Drivers Under Contract For '11: Tony Stewart, Ryan Newman

Outlook: Both drivers are happy with their current rides -- they just need more money. Old Spice is leaving Stewart's car at the end of this season, and Newman has just half his races sponsored by both Tornados and the U.S. Army. Sources say the biggest holdup in putting Kahne on a third team for SHR next season is those sponsorship issues, the team worried about simply funding both cars they already have. Burger King is rumored to possibly step up to the plate for Stewart, although I've heard Bass Pro Shops, Citifinancial and even Stanley tools tossed around as well.

Single-Car Teams: Front Row Motorsports (Nos. 34, 37, 38), Furniture Row Racing (No. 78 -- Regan Smith), Germain Racing (No. 13 -- Max Papis), Latitude 43 Motorsports (No. 26), Phoenix Racing (No. 09), NEMCO Motorsports (No. 87), PRISM Motorsports (Nos. 55, 66), Robby Gordon Motorsports (No. 7 -- Robby Gordon), Tommy Baldwin Racing (No. 36 -- Casey Mears), TRG Motorsports (No. 71), Whitney Motorsports (No. 46 -- J.J. Yeley)

Drivers: Bobby Labonte, Scott Riggs

Outlook: This group of teams presents NASCAR's biggest dilemma of all: not enough cash to go around. Even as the economy starts recovering, none of these underfunded outlets have gained the sponsorship necessary to remain competitive. Some, like Gordon's No. 7, have put forth the occasional top-10 effort, but will likely be start-and-parking races this season simply to keep their "locked-in" spot on the grid. Others, like Phoenix, hope a partnership with a bigger team (Hendrick and Kahne) can keep them alive for 2011 and beyond.

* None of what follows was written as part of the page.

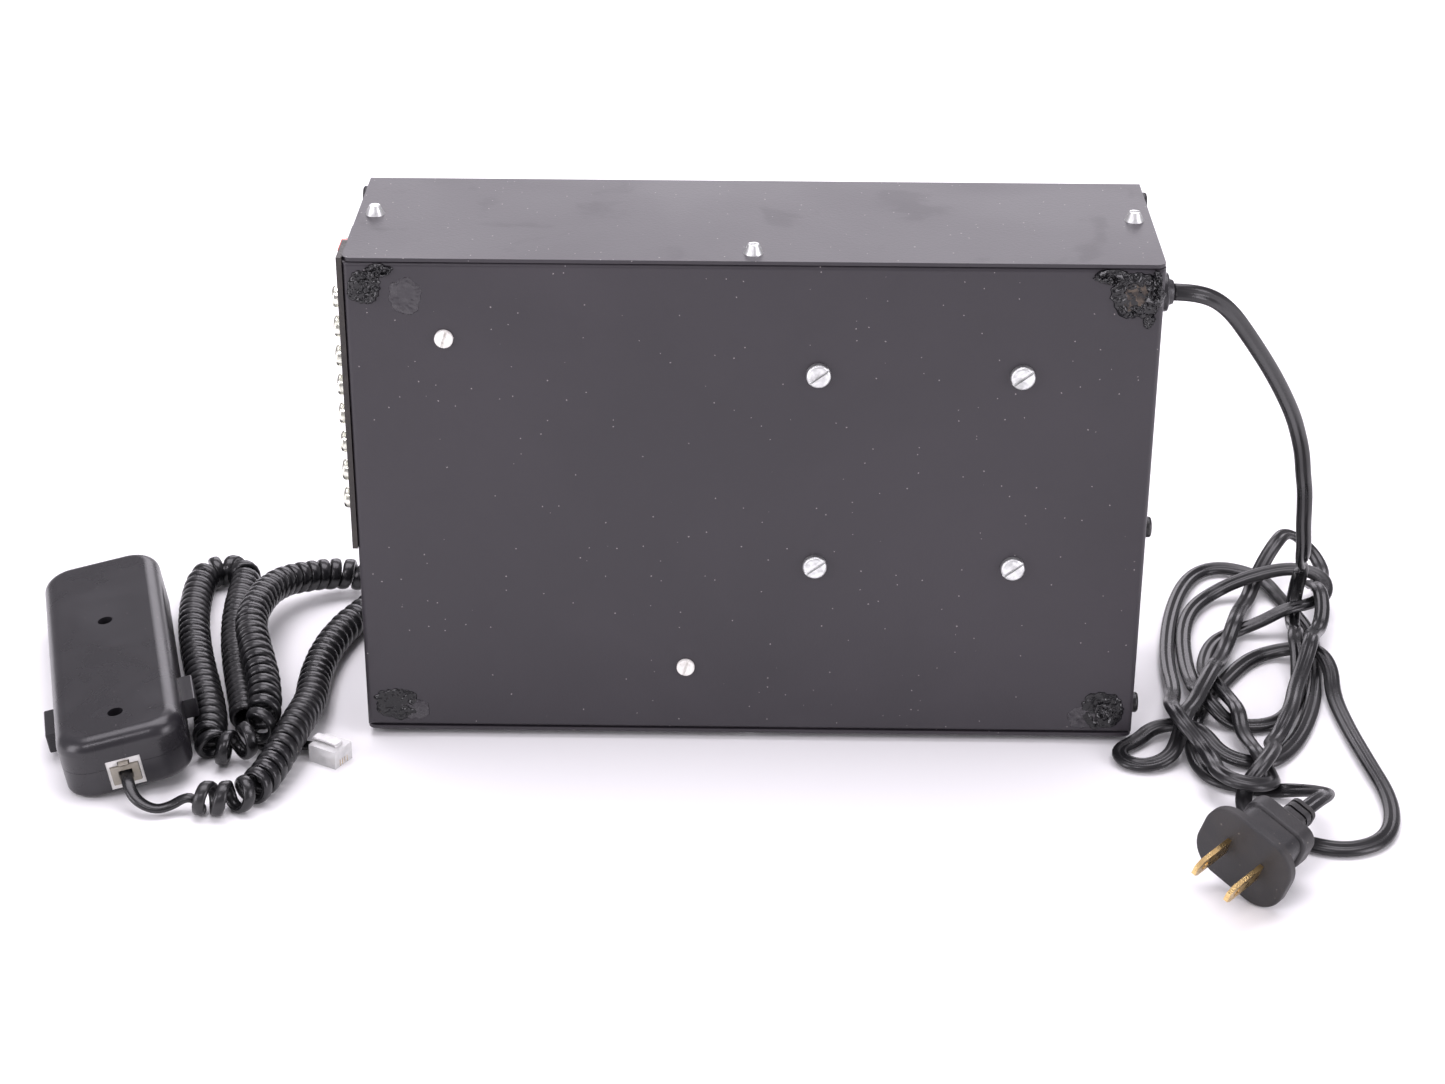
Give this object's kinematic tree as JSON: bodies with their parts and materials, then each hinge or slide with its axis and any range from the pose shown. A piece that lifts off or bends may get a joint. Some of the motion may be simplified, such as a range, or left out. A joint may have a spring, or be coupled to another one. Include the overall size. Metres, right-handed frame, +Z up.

The bottom line they're all suffering from is the cost of doing business -- it's enough to keep them at the mercy of the big teams, if they're not getting lapped by them. Until that bottom line gets lowered by the series' elite, we're going to see the little guys have no choice but to park their cars early or close up shop altogether -- leaving less than 35 fully-funded teams at this point ready to tackle a 43-car grid in 2011.